Fear of the Dark
- Author: Trevor Baxendale
- Series: Doctor Who book: Past Doctor Adventures
- Release number: 58
- Subject: Featuring: Fifth Doctor Tegan and Nyssa
- Set in: Period after Arc of Infinity
- Publisher: BBC Books
- Publication date: March 2003
- Pages: 275
- ISBN: 0563538651
- Preceded by: Heritage
- Followed by: Blue Box

= Fear of the Dark (novel) =

2003 novel by Trevor Baxendale

Fear of the Dark is a BBC Books original novel written by Trevor Baxendale and based on the long-running British science fiction television series Doctor Who. It features the Fifth Doctor, Tegan and Nyssa.

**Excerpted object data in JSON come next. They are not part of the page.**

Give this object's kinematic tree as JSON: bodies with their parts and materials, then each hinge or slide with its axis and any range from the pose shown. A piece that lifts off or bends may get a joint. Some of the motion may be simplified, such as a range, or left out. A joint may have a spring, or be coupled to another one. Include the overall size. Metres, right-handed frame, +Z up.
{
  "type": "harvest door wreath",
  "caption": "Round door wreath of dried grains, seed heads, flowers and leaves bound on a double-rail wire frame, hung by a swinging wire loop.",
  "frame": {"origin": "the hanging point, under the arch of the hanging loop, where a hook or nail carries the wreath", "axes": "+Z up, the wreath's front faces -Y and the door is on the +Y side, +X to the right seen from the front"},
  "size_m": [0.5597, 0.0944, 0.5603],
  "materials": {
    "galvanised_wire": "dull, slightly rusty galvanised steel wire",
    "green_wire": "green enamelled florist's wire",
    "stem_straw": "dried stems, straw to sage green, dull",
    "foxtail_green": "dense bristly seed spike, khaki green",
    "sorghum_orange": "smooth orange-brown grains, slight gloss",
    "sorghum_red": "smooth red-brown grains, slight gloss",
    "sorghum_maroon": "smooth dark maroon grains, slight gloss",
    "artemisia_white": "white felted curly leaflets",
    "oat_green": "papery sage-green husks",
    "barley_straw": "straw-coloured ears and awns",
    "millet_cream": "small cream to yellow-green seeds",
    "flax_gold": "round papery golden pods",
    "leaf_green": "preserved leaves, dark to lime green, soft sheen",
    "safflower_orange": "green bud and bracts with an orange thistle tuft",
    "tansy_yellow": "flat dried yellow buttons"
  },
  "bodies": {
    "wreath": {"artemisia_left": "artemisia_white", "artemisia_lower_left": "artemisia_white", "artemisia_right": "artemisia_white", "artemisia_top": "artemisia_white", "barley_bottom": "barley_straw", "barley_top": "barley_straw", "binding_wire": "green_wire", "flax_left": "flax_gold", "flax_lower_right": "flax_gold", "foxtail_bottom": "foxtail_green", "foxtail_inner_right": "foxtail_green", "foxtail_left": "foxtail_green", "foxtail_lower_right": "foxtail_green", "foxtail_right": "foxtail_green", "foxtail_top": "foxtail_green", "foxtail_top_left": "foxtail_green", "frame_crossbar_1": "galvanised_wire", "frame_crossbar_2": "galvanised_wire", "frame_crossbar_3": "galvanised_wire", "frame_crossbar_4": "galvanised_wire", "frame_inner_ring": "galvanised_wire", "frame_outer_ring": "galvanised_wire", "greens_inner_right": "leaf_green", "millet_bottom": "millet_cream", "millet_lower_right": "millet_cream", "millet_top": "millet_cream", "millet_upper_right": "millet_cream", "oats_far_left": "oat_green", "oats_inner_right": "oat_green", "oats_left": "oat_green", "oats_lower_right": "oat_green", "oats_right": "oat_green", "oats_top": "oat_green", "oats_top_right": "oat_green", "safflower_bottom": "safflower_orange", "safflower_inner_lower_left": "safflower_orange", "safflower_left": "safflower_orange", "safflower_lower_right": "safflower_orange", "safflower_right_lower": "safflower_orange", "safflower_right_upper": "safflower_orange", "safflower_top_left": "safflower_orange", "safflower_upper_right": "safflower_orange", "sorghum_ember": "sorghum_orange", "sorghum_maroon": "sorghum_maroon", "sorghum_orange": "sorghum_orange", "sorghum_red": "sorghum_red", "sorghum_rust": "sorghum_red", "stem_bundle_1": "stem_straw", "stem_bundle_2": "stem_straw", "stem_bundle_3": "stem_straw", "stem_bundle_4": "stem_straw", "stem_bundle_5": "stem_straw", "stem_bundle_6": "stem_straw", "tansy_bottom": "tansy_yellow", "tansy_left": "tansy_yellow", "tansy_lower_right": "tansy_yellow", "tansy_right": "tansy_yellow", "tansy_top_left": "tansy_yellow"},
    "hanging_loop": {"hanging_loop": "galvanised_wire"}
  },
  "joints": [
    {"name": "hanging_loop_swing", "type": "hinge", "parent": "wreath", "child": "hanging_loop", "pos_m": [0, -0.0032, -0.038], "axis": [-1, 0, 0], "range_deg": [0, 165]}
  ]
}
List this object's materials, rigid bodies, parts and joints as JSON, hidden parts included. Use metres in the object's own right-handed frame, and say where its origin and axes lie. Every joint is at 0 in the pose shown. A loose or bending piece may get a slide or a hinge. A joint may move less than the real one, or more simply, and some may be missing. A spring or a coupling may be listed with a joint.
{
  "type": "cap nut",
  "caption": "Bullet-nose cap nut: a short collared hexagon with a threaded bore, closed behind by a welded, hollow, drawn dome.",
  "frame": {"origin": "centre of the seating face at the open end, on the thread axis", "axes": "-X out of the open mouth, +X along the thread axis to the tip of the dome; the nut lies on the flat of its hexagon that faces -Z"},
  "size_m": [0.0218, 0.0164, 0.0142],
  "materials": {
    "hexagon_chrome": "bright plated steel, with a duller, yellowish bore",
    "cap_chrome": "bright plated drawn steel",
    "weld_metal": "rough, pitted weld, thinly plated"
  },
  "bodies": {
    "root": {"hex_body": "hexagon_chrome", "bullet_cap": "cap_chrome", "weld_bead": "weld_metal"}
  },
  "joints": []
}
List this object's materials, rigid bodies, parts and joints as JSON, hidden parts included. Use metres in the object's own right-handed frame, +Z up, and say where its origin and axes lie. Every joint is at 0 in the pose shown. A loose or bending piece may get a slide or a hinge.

Fear of the Dark was re-released in 2013 for the 50th Anniversary of Doctor Who.

==Synopsis==
It is 2382. Archaeologists land on Akoshemon's only moon, along with the Doctor and his companions Nyssa and Tegan (who arrived in the TARDIS by a strange coincidence). They uncover an entity that was seemingly there when Akoshemon destroyed itself in violence; it glories in death and destruction and tries to start more. It seems to have the ability to mentally influence people.

==Reception==
Fear of the Dark was positively reviewed in the Guardian where it was described as "one of the scariest books I've read."